Additional arguments

  • --name: The name of the model to test.
  • --repo: The path to the model repository. If this script is not invoked from within the FIL backend Git repository, this option must be specified. It defaults to qa/L0_e2e/model_repository.
  • --host: The URL for the Triton server. Defaults to localhost.
  • --http_port: If using a non-default HTTP port for Triton, the correct port can be specified here.
  • --grpc_port: If using a non-default GRPC port for Triton, the correct port can be specified here.
  • --protocol: While the test script will do brief tests of both HTTP and GRPC, the specified protocol will be used for more intensive testing.
  • --samples: The total number of samples to test for each batch size provided. Defaults to 8192.

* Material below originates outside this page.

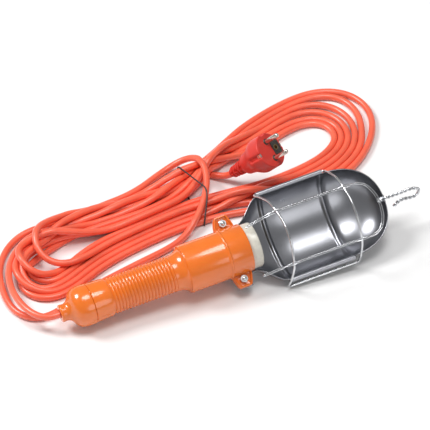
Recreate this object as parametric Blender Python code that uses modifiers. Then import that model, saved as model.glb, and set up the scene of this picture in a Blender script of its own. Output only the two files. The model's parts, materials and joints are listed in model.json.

  • --batch_size: This argument can take an arbitrary number of values. For each provided value, all samples will be broken down into batches of the given size and the model will be evaluated against all such batches.
  • --shared_mem: This argument can take up to two values. These values can be either None or cuda to indicate whether the tests should use no shared memory or CUDA shared memory. If both are given, tests will alternate between the two. Defaults to both.
  • --concurrency: The number of concurrent threads to use for generating requests. Higher values will provide a more rigorous test of the server's operation when processing many simultaneous requests.
  • --timeout: The longest to wait for all samples to be processed for a particular batch size. The appropriate value depends on your hardware, networking configuration, and total number of samples.
  • --retries: The number of times to retry requests in order to handle network failures. can be specified here.